Dan jangan-jangan keadaan kita
sekarang tepat seperti kutipan pidato Erica Goldson, seorang lulusan
terbaik dari Coxsackle-Athens High School, New York pada tahun 2010.
“Saya lulus. Seharusnya saya menganggapnya
sebagai sebuah pengalaman yang menyenangkan, terutama karena saya adalah
lulusan terbaik dikelas saya. Namun, setelah direnungkan, saya tidak bisa
mengatakan kalau saya memang lebih pintar dibandingkan dengan teman-teman saya.
Yang bisa saya katakan adalah kalau saya memang yang terbaik dalam
melakukan apa yang diperintahkan pada saya dan juga dalam hal mengikuti sistem
yang ada.”
“Disini saya berdiri, dan seharusnya bangga
bahwa saya telah selesai mengikuti proses indoktrinasi ini. Saya akan pergi
musim dingin ini dan menuju tahap berikut yang diharapkan pada saya, setelah
mendapatkan sebuah dokumen kertas yang mensertifikasikan bahwa saya telah
sanggup bekerja. Tetapi saya adalah seorang pemikir, pencari pengalaman
hidup-bukan pekerja. Pekerja adalah orang yang terjebak dalam
pengulangan, seorang budak dalam sistem yang mengurung dirinya. Sekarang,
saya telah berhasil menunjukkan kalau saya budak terpintar. Saya melakukan
apa yang disuruh kepadaku secara ekstrim baik.”
“Saya tidak tahu apa yang saya inginkan
dalam hidup ini. Saya tidak memiliki hobi, karena semua mata pelajaran
hanyalah sebuah pekerjaan untuk belajar, dan saya lulus dengan nilai
terbaik disetiap subjek HANYA DEMI UNTUK LULUS, BUKAN UNTUK BELAJAR.
Dan jujur saja, sekarang saya mulai ketakutan……..”
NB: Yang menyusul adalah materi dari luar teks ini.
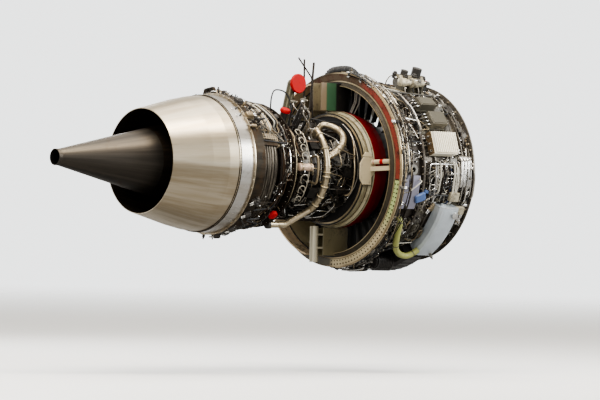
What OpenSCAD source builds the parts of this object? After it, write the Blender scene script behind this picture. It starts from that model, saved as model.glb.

Sudah saatnya mengubah pola pikir dari job
seeker menjadi job creator, berbuat nyata dalam masyarakat
dengan menerapkan ekonomi kerakyatan dan bukan malah menyuburkan kapitalisme
bahkan mungkin neoliberalisme, dan terpenting tidak menjadi orang seperti
didalam pidato Erica Goldson diatas dengan BERANI keluar dari
kenyataan yang kita alami dikampus ini sekarang. Ayo!